As for PDF (and similar) attacks, he says that in the fourth quarter of 2008 alone, IBM X-Force found a more than 50% increase in the number of malicious URLs hosting exploits, compared with all of 2007.
“Even spammers are turning to known web sites for expanded reach. The technique of hosting spam messages on popular blogs and news-related websites more than doubled in the second half of last year.”
Lamb believes the security industry can better prioritise its response to vulnerability disclosures – currently done through the industry-standard Common Vulnerability Scoring System (CVSS).
He observes that CVSS focuses on the technical aspects of a vulnerability, such as severity and ease-of-exploitation, and notes that, while they are important, they do not capture the primary motivator: greed.
“The CVSS provides an essential base that the security industry desperately needs to measure security threats,” says Lamb. “But we also realise that cybercriminals are motivated by money, and we need to fully consider how attackers balance the economic opportunity of a vulnerability against the costs of exploitation.
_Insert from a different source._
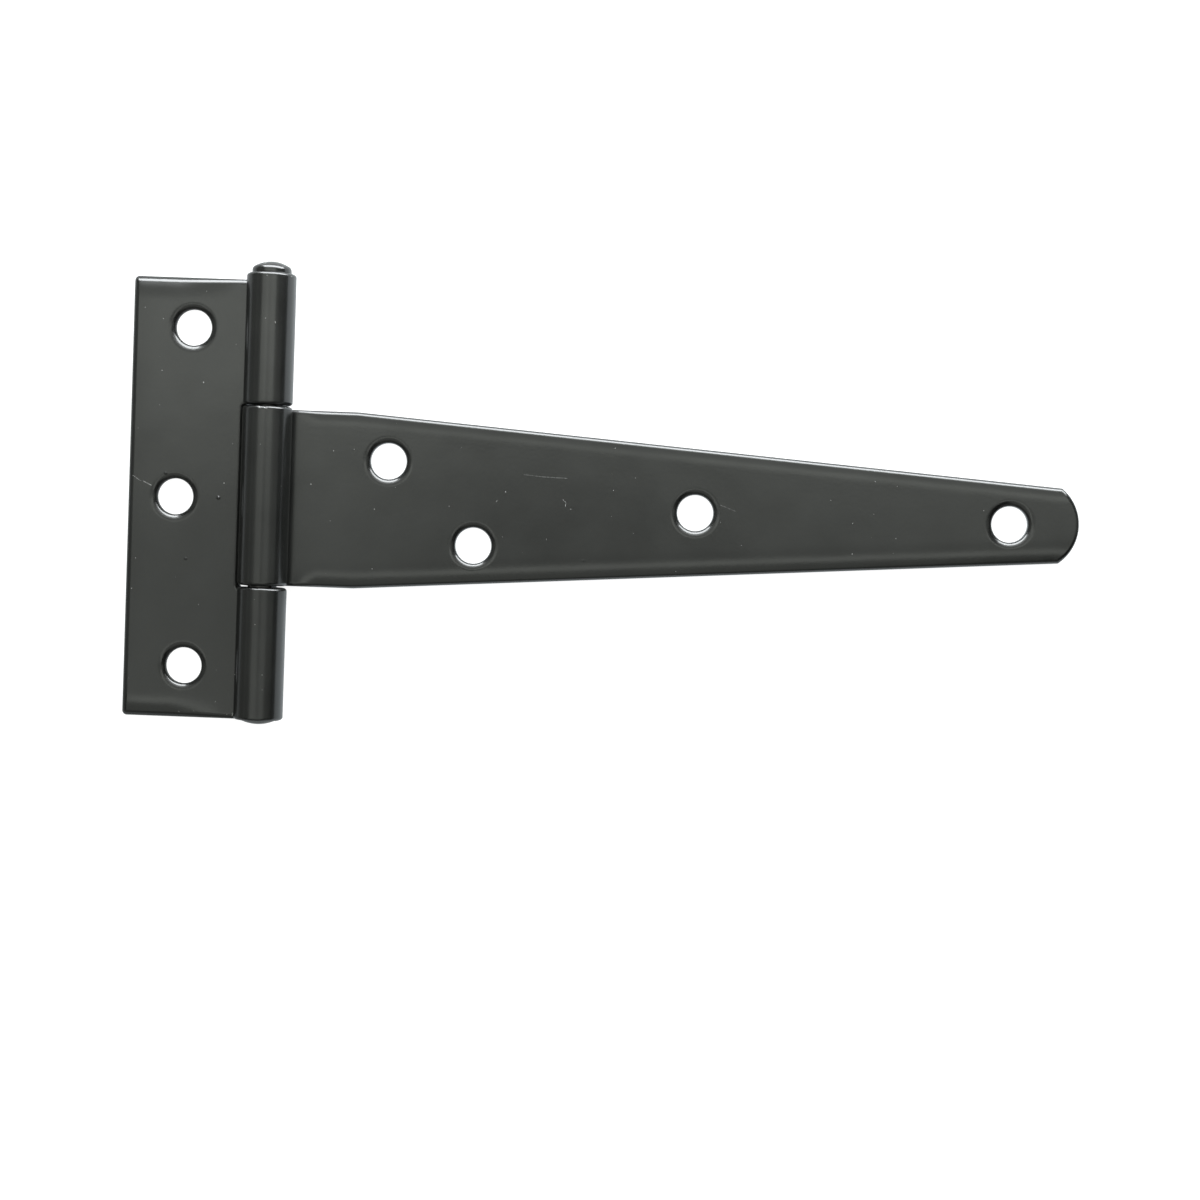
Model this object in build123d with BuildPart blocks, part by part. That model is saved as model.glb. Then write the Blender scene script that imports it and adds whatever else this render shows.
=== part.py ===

“If the security industry can better understand the motivations of computer criminals, it can do a better job of determining when emergency patching is most needed in the face of immediate threats. We can also be more precise about determining when widespread exploitation of a vulnerability will take a long time to emerge, and when it is unlikely to ever emerge. This analysis could result in more efficient use of time and resources.”